>> BEGIN

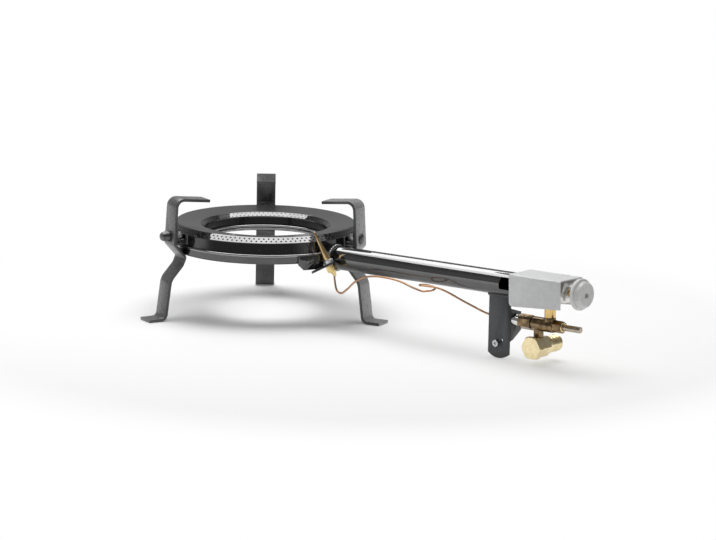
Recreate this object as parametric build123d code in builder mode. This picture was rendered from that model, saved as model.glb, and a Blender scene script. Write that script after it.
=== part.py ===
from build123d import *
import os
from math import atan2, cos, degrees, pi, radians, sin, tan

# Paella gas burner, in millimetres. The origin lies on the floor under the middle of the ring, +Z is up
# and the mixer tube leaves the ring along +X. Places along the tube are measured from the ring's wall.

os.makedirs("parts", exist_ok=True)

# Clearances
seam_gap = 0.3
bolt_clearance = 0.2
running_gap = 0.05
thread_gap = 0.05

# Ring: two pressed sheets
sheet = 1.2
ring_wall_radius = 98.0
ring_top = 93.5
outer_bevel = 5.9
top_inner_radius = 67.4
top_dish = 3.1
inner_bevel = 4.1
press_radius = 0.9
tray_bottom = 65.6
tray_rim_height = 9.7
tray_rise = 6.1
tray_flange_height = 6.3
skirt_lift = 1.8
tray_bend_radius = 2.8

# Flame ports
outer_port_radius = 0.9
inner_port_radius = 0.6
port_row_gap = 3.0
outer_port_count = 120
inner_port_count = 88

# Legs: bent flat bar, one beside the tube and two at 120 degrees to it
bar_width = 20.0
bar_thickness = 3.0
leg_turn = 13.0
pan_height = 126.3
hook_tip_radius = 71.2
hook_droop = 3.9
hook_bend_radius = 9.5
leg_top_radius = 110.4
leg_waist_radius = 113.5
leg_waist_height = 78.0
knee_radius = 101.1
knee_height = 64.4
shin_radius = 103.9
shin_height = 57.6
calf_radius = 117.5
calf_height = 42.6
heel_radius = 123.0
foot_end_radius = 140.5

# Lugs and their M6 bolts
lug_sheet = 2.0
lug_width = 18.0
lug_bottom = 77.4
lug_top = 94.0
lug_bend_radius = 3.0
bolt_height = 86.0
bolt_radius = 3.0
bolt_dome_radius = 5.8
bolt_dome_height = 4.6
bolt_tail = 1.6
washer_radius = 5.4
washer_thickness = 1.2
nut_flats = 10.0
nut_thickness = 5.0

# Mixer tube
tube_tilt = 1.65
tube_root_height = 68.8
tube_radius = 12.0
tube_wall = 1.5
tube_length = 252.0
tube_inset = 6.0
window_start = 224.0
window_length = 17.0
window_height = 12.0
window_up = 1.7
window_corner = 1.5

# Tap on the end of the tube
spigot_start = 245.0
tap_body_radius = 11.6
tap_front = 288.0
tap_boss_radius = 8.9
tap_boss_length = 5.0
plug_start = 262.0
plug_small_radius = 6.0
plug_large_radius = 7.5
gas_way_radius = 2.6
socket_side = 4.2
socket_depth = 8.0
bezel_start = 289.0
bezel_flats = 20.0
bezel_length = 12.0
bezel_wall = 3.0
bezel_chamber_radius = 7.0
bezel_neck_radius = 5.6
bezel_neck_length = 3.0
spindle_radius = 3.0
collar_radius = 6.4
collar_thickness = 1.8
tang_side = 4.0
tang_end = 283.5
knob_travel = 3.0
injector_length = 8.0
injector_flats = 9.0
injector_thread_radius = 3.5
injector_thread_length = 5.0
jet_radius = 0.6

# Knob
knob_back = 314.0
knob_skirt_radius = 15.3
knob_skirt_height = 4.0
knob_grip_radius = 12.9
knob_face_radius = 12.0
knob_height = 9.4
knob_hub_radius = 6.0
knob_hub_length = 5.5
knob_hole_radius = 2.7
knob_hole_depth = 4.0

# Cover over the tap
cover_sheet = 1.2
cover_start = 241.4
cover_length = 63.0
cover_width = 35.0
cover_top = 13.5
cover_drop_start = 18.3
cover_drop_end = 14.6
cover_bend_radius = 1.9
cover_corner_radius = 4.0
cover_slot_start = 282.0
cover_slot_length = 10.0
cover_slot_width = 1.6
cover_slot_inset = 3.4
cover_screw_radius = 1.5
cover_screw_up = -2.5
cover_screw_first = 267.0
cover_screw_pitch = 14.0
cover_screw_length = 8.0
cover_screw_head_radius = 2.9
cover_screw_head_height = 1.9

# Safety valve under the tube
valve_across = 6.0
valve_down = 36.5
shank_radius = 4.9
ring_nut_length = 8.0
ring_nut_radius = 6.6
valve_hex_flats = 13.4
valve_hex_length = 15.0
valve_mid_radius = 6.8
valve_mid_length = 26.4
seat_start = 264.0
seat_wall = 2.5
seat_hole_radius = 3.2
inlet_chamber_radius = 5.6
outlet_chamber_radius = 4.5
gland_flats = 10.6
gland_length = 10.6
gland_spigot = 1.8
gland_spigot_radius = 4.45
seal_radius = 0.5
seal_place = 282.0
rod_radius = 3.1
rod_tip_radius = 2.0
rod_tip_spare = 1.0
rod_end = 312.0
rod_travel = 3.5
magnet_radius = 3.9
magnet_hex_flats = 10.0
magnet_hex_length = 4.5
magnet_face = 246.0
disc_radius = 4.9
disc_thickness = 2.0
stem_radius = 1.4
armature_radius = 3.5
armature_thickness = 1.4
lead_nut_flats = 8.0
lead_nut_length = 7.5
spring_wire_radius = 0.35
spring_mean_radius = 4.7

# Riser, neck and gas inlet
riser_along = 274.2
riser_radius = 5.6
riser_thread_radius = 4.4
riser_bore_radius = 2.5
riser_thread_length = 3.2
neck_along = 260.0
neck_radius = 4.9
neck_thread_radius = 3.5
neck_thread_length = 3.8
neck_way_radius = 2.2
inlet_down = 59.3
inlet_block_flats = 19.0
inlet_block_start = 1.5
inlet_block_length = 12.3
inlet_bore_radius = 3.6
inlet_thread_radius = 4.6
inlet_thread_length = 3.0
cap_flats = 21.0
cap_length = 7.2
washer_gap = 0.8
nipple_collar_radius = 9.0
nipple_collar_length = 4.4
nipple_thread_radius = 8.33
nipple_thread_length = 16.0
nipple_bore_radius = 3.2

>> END

[GOAL OF THE EXERCISE]: Go through the listing above and work out how many lines contain the string "from". Reply with the number alone.

[TASK OUTPUT]: 4